One of his earliest pupils at OPRF was a precocious runner named Rich Brooks who would enjoy an acclaimed track career at the University of Illinois in the 1970s. It was Brooks and Offermann who unofficially began what was then the OW running group in 1968, when Brooks was a freshman in high school, as what started as a way for the two to run to-and-from the school and nearby Concordia University to train.

The group derived its name from the spot where they would meet, outside Offermann’s house at the corner of Oak Avenue and William Street in River Forest. They became, jokingly at first, the OWies a few years later.

Don Offermann died Dec. 26 at 84 years old. Photo courtesy Historical Society of Oak Park and River Forest.

After his career at Illinois, Brooks returned to the area where he and Offermann nurtured a lifelong friendship anchored by athletics, both in running and as doubles tennis partners. The pair, and later the growing roster of OWies, would meet in the early mornings for their thrice-weekly runs and Brooks said Offermann, even into his 80s, had the best attendance record of the group.

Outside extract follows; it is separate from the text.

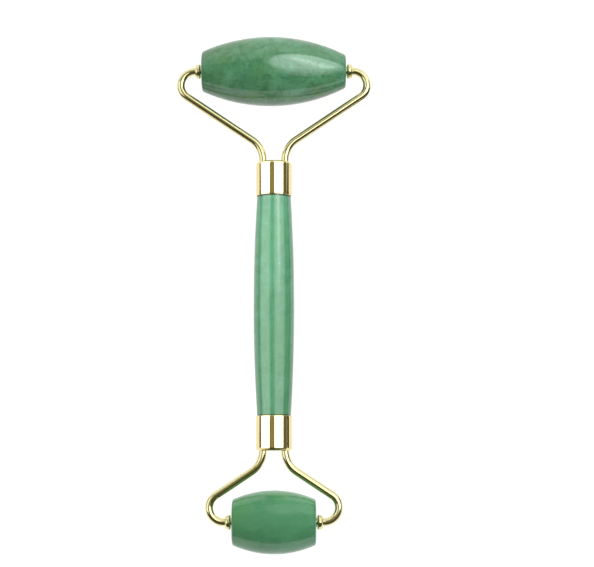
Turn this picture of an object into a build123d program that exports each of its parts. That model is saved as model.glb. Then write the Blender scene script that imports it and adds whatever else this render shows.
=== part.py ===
from build123d import *
from dataclasses import dataclass
from math import radians, sqrt, tan
import os

# Jade face roller: a jade handle with a large barrel roller at one end and a small one at the other.
#
# Frame: the tool lies flat. +Y runs along the handle towards the large barrel, X runs along both
# axles and +Z points up from the table, which the large barrel touches. The origin is on the table,
# under the middle of the tool. All sizes are millimetres.

# ---- whole tool ----
OVERALL_LENGTH = 145.2      # outside of one barrel to outside of the other

# ---- bent wire arms, two to a yoke ----
WIRE_RADIUS = 1.1
LEG_OFFSET = 3.1            # centre of each leg from the handle's axis
SHOULDER_BEND = 6.8         # centreline radius where an arm leaves the ferrule
HOOK_BEND = 4.0             # centreline radius where an arm turns in to the axle
TIP_DEPTH = 5.0             # how far the arm's tip runs into the stone
TIP_CHAMFER = 0.25

# ---- collars soldered on the arms beside the barrels ----
COLLAR_LENGTH = 1.6
COLLAR_RADIUS = 2.1
COLLAR_BACK = 0.5           # length of the shallow dome that faces the barrel
COLLAR_BACK_RADIUS = 1.65   # flat where that dome ends
COLLAR_LAND = 0.15          # straight band between the two domes
COLLAR_NECK = 1.3           # radius where the outer dome ends, just over the wire

# ---- bushes in the barrels' bores ----
BUSH_BORE_RADIUS = 1.15     # 0.05 running clearance round the arm's tip
BUSH_BODY_RADIUS = 1.7
BUSH_NOSE_RADIUS = 1.45     # step that stands out of the stone and meets the collar
BUSH_NOSE_LENGTH = 0.2
BUSH_DEPTH = 6.0
BUSH_EDGE = 0.06
END_PLAY = 0.15             # axial gap between a bush's nose and the collar

# ---- barrel stones ----
STONE_BORE_DEPTH = 6.5
STONE_RIM_ROUND = 0.5

# ---- ferrules, turned cups that hold the handle's ends ----
FERRULE_LENGTH = 9.65
FERRULE_RADIUS = 5.1
FERRULE_BORE_RADIUS = 4.75
FERRULE_END_WALL = 1.0
FERRULE_SHOULDER = 0.8      # rounding of the closed end
FERRULE_LIP = 0.12          # rounding of the open rim

# ---- inside each ferrule ----
SOLDER_THICKNESS = 1.2      # pad that fixes the two legs behind the end wall
GLUE_THICKNESS = 0.6        # adhesive between the pad and the end of the handle
GLUE_RECESS = 0.3           # glue line's depth behind the rim

# ---- handle ----
HANDLE_CROWN_RADIUS = 5.7   # largest radius of the barrel-shaped grip
HANDLE_CROWN_Y = -3.7       # where that largest radius lies
HANDLE_RIM_RADIUS = 4.7     # where the grip enters a ferrule
SPIGOT_RADIUS = 4.62        # glued length inside a ferrule
SPIGOT_CHAMFER = 0.4


@dataclass
class RollerEnd:
    """One end of the tool: a barrel, its wire yoke and the ferrule that holds the yoke."""

    name: str
    direction: int          # +1 where this end lies towards +Y, -1 towards -Y
    stone_radius: float
    stone_length: float
    crown_radius: float     # radius of the arc that the barrel's side follows
    crown_shift: float      # how far the fattest section lies from the middle
    arm_angle: float        # degrees between an arm's straight run and the axle
    hook_start: float       # distance from the handle's axis to the start of the hook bend
    ferrule_end: float      # distance along the handle from the middle to the closed end

    @property
    def axle_y(self):
        return self.direction * (OVERALL_LENGTH / 2 - self.stone_radius)

    @property
    def axle_plane(self):
        """Sketch plane through the axle: local x runs along the axle, local y is the radius."""
        return Plane(origin=(0, self.axle_y, AXLE_HEIGHT), x_dir=(1, 0, 0), z_dir=(0, 0, 1))

    @property
    def axle(self):
        return Axis((0, self.axle_y, AXLE_HEIGHT), (1, 0, 0))

    @property
    def half_length(self):
        return self.stone_length / 2

    @property
    def collar_start(self):
        return self.half_length + BUSH_NOSE_LENGTH + END_PLAY

    def side_radius(self, x):
        """Radius of the crowned side at a distance x along the axle."""
        offset = x - self.crown_shift
        return self.stone_radius - self.crown_radius + sqrt(self.crown_radius**2 - offset**2)

    def along(self, depth):
        """Y of a point at a depth inside the ferrule, measured from its closed end."""
        return self.direction * (self.ferrule_end - depth)


LARGE = RollerEnd(
    name="large",
    direction=1,
    stone_radius=9.8,
    stone_length=40.8,
    crown_radius=47.0,
    crown_shift=-1.0,
    arm_angle=34.0,
    hook_start=22.35,
    ferrule_end=36.65,
)
SMALL = RollerEnd(
    name="small",
    direction=-1,
    stone_radius=8.75,
    stone_length=23.2,
    crown_radius=27.6,
    crown_shift=0.0,
    arm_angle=33.4,
    hook_start=13.9,
    ferrule_end=44.25,
)
SIDES = {"left": -1, "right": 1}

AXLE_HEIGHT = LARGE.stone_radius
CENTRE_PLANE = Plane.XY.offset(AXLE_HEIGHT)
HANDLE_AXIS = Axis((0, 0, AXLE_HEIGHT), (0, 1, 0))

# depth of the handle's end behind a ferrule's closed end
HANDLE_END_DEPTH = FERRULE_END_WALL + SOLDER_THICKNESS + GLUE_THICKNESS


def save(piece, name):
    """Label a finished piece and write it as the node of that name."""
    piece.part.label = name
    export_step(piece.part, f"parts/{name}.step")


# ---- handle ----
def make_handle():
    """A long barrel-shaped rod with a plain spigot at each end for its ferrule."""
    top_end = LARGE.along(HANDLE_END_DEPTH)
    top_step = LARGE.along(FERRULE_LENGTH - GLUE_RECESS)
    bottom_step = SMALL.along(FERRULE_LENGTH - GLUE_RECESS)
    bottom_end = SMALL.along(HANDLE_END_DEPTH)
    with BuildPart() as handle:
        with BuildSketch(CENTRE_PLANE):
            with BuildLine():
                ThreePointArc(
                    (HANDLE_RIM_RADIUS, top_step),
                    (HANDLE_CROWN_RADIUS, HANDLE_CROWN_Y),
                    (HANDLE_RIM_RADIUS, bottom_step),
                )
                Polyline(
                    (HANDLE_RIM_RADIUS, bottom_step),
                    (SPIGOT_RADIUS, bottom_step),
                    (SPIGOT_RADIUS, bottom_end),
                    (0, bottom_end),
                    (0, top_end),
                    (SPIGOT_RADIUS, top_end),
                    (SPIGOT_RADIUS, top_step),
                    (HANDLE_RIM_RADIUS, top_step),
                )
            make_face()
        revolve(axis=HANDLE_AXIS)
        end_edges = handle.edges().filter_by(Plane.XZ).sort_by(Axis.Y)
        chamfer([end_edges[0], end_edges[-1]], SPIGOT_CHAMFER)
    return handle


# ---- ferrule and what it holds ----
def make_ferrule(end):
    """A thin turned cup: open towards the handle, closed towards the barrel, with two leg holes."""
    closed_plane = Plane(
        origin=(0, end.along(0), AXLE_HEIGHT), x_dir=(1, 0, 0), z_dir=(0, end.direction, 0)
    )
    with BuildPart() as ferrule:
        with BuildSketch(closed_plane):
            Circle(FERRULE_RADIUS)
        extrude(amount=-FERRULE_LENGTH)
        closed_edge = ferrule.edges().filter_by(Plane.XZ).sort_by(Axis.Y)[-1 if end.direction > 0 else 0]
        fillet(closed_edge, FERRULE_SHOULDER)
        with BuildSketch(closed_plane.offset(-FERRULE_LENGTH)):
            Circle(FERRULE_BORE_RADIUS)
        extrude(amount=FERRULE_LENGTH - FERRULE_END_WALL, mode=Mode.SUBTRACT)
        rim_edges = ferrule.edges().filter_by(Plane.XZ).group_by(Axis.Y)[0 if end.direction > 0 else -1]
        fillet(rim_edges, FERRULE_LIP)
        with BuildSketch(closed_plane):
            with GridLocations(2 * LEG_OFFSET, 0, 2, 1):
                Circle(WIRE_RADIUS)
        extrude(amount=-FERRULE_END_WALL, mode=Mode.SUBTRACT)
    return ferrule


def make_solder_pad(end):
    """The pool of solder behind the end wall, run round both legs."""
    pad_plane = Plane(
        origin=(0, end.along(FERRULE_END_WALL), AXLE_HEIGHT),
        x_dir=(1, 0, 0),
        z_dir=(0, -end.direction, 0),
    )
    with BuildPart() as pad:
        with BuildSketch(pad_plane):
            Circle(FERRULE_BORE_RADIUS)
            with GridLocations(2 * LEG_OFFSET, 0, 2, 1):
                Circle(WIRE_RADIUS, mode=Mode.SUBTRACT)
        extrude(amount=SOLDER_THICKNESS)
    return pad


def make_glue_bed(end):
    """Adhesive moulded between cup and handle: a disc at the end and a thin sleeve round the spigot."""
    pad_face = end.along(FERRULE_END_WALL + SOLDER_THICKNESS)
    handle_end = end.along(HANDLE_END_DEPTH)
    sleeve_end = end.along(FERRULE_LENGTH - GLUE_RECESS)
    with BuildPart() as glue:
        with BuildSketch(CENTRE_PLANE):
            with BuildLine():
                Polyline(
                    (0, pad_face),
                    (FERRULE_BORE_RADIUS, pad_face),
                    (FERRULE_BORE_RADIUS, sleeve_end),
                    (SPIGOT_RADIUS, sleeve_end),
                    (SPIGOT_RADIUS, handle_end),
                    (0, handle_end),
                    close=True,
                )
            make_face()
        revolve(axis=HANDLE_AXIS)
    return glue


# ---- wire arms ----
def make_arm(end, side):
    """One bent wire: its leg stands in the ferrule, its hooked tip is the barrel's axle pin."""
    slope = tan(radians(end.arm_angle))
    hook_corner_x = end.hook_start + HOOK_BEND / tan(radians(end.arm_angle / 2))
    shoulder_y = end.axle_y - end.direction * (hook_corner_x - LEG_OFFSET) * slope
    tip = (side * (end.half_length - TIP_DEPTH), end.axle_y)
    hook_corner = (side * hook_corner_x, end.axle_y)
    shoulder_corner = (side * LEG_OFFSET, shoulder_y)
    leg_end = (side * LEG_OFFSET, end.along(FERRULE_END_WALL + SOLDER_THICKNESS))
    with BuildPart() as arm:
        with BuildLine(CENTRE_PLANE):
            FilletPolyline(tip, hook_corner, shoulder_corner, leg_end, radius=[HOOK_BEND, SHOULDER_BEND])
        with BuildSketch(Plane(origin=(*tip, AXLE_HEIGHT), z_dir=(side, 0, 0))):
            Circle(WIRE_RADIUS)
        sweep()
        round_edges = arm.edges().filter_by(GeomType.CIRCLE)
        chamfer(round_edges.sort_by_distance((*tip, AXLE_HEIGHT))[0], TIP_CHAMFER)
    return arm


def make_collar(end, side):
    """A bead soldered on the arm, domed on both sides, which keeps the barrel from sliding along it."""
    start = end.collar_start
    land_start = start + COLLAR_BACK
    land_end = land_start + COLLAR_LAND
    stop = start + COLLAR_LENGTH
    with BuildPart() as collar:
        with BuildSketch(end.axle_plane):
            with BuildLine():
                Polyline(
                    (side * stop, COLLAR_NECK),
                    (side * stop, WIRE_RADIUS),
                    (side * start, WIRE_RADIUS),
                    (side * start, COLLAR_BACK_RADIUS),
                )
                TangentArc(
                    (side * land_start, COLLAR_RADIUS), (side * start, COLLAR_BACK_RADIUS), tangent=(-side, 0)
                )
                Line((side * land_start, COLLAR_RADIUS), (side * land_end, COLLAR_RADIUS))
                TangentArc(
                    (side * land_end, COLLAR_RADIUS), (side * stop, COLLAR_NECK), tangent=(side, 0)
                )
            make_face()
        revolve(axis=end.axle)
    return collar


# ---- barrel rollers ----
def make_stone(end):
    """A crowned barrel with rounded rims and a blind bore in each end for its bush."""
    left_rim = (-end.half_length, end.side_radius(-end.half_length))
    right_rim = (end.half_length, end.side_radius(end.half_length))
    with BuildPart() as stone:
        with BuildSketch(end.axle_plane):
            with BuildLine():
                ThreePointArc(left_rim, (end.crown_shift, end.stone_radius), right_rim)
                Polyline(right_rim, (end.half_length, 0), (-end.half_length, 0), left_rim)
            make_face()
        revolve(axis=end.axle)
        fillet(stone.edges().filter_by(Plane.YZ), STONE_RIM_ROUND)
        end_faces = stone.faces().filter_by(Plane.YZ)
        with Locations(end_faces):
            Hole(BUSH_BODY_RADIUS, depth=STONE_BORE_DEPTH)
    return stone


def make_bush(end, side):
    """A tube pressed into the barrel's bore, turning on the arm's tip, with a short nose outside."""
    inner = end.half_length - BUSH_DEPTH
    face = end.half_length
    nose = face + BUSH_NOSE_LENGTH
    with BuildPart() as bush:
        with BuildSketch(end.axle_plane):
            with BuildLine():
                Polyline(
                    (side * inner, BUSH_BORE_RADIUS),
                    (side * inner, BUSH_BODY_RADIUS),
                    (side * face, BUSH_BODY_RADIUS),
                    (side * face, BUSH_NOSE_RADIUS),
                    (side * nose, BUSH_NOSE_RADIUS),
                    (side * nose, BUSH_BORE_RADIUS),
                    close=True,
                )
            make_face()
        revolve(axis=end.axle)
        end_edges = bush.edges().filter_by(Plane.YZ).group_by(Axis.X)[-1 if side > 0 else 0]
        fillet(end_edges.sort_by(SortBy.RADIUS)[-1], BUSH_EDGE)
    return bush


os.makedirs("parts", exist_ok=True)
save(make_handle(), "handle")
for roller_end in (LARGE, SMALL):
    save(make_ferrule(roller_end), f"{roller_end.name}_ferrule")
    save(make_solder_pad(roller_end), f"{roller_end.name}_solder_pad")
    save(make_glue_bed(roller_end), f"{roller_end.name}_glue_bed")
    save(make_stone(roller_end), f"{roller_end.name}_stone")
    for side_name, side_sign in SIDES.items():
        save(make_arm(roller_end, side_sign), f"{roller_end.name}_{side_name}_arm")
        save(make_collar(roller_end, side_sign), f"{roller_end.name}_{side_name}_collar")
        save(make_bush(roller_end, side_sign), f"{roller_end.name}_{side_name}_bush")
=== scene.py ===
# %% [markdown]
# # A jade face roller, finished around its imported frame
#
# The frame holds every piece of the tool at its real size and place: a jade handle, two gold
# ferrules, four bent wire arms, four collars, two jade barrels and four bushes, and the solder and
# glue inside the ferrules. This script gives each visible piece a finer mesh and a finish.

# %% Load the frame
from dataclasses import dataclass
from math import acos, cos, degrees, pi, radians, sin, sqrt, tan

import bpy
from mathutils import Matrix, Vector


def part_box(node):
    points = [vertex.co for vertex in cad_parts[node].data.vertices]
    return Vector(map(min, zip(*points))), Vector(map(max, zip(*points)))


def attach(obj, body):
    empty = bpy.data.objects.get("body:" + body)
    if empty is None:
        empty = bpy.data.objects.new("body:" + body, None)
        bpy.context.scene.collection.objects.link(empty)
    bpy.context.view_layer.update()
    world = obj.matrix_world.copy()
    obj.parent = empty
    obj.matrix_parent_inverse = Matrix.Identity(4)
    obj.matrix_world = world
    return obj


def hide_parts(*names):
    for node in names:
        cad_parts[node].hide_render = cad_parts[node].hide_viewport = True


MM = 0.001

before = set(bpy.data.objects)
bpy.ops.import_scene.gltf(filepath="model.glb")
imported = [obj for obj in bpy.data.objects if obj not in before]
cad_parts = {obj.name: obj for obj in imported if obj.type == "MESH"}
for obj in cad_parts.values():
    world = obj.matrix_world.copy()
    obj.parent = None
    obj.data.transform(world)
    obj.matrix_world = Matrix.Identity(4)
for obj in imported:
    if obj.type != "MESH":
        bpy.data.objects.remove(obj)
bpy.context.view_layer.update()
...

“It’s a discipline and Don has always been a disciplined guy,” Brooks said. “The other thing that this running group had is conversation and camaraderie of purpose … once a runner, always a runner.”

“I’m going to really miss him,” Brooks added. “They’re not that much older but [Offermann and his wife, Verna] became a second set of parents. We’d confide in them about stuff. We had a very special relationship and [my wife and I] are profoundly sad.”

Paul Oppenheim is a member of the OWies and said that as he and Offermann aged, they ended up drifting toward the back of the running pack where they developed a close bond. Oppenheim said he and Offermann joked that “the caliber of the conversation in back was better than the riff-raff up front.”

“He was an inspiration to all of us,” Oppenheim said. “A highly ethical, moral guy with a good sense of humor who didn’t pat himself on the back. He wanted to know about you but he didn’t want to talk about himself.”

Offermann is survived by his wife Verna, their four children, Dan, Nancy, David and Monika, and 10 grandchildren.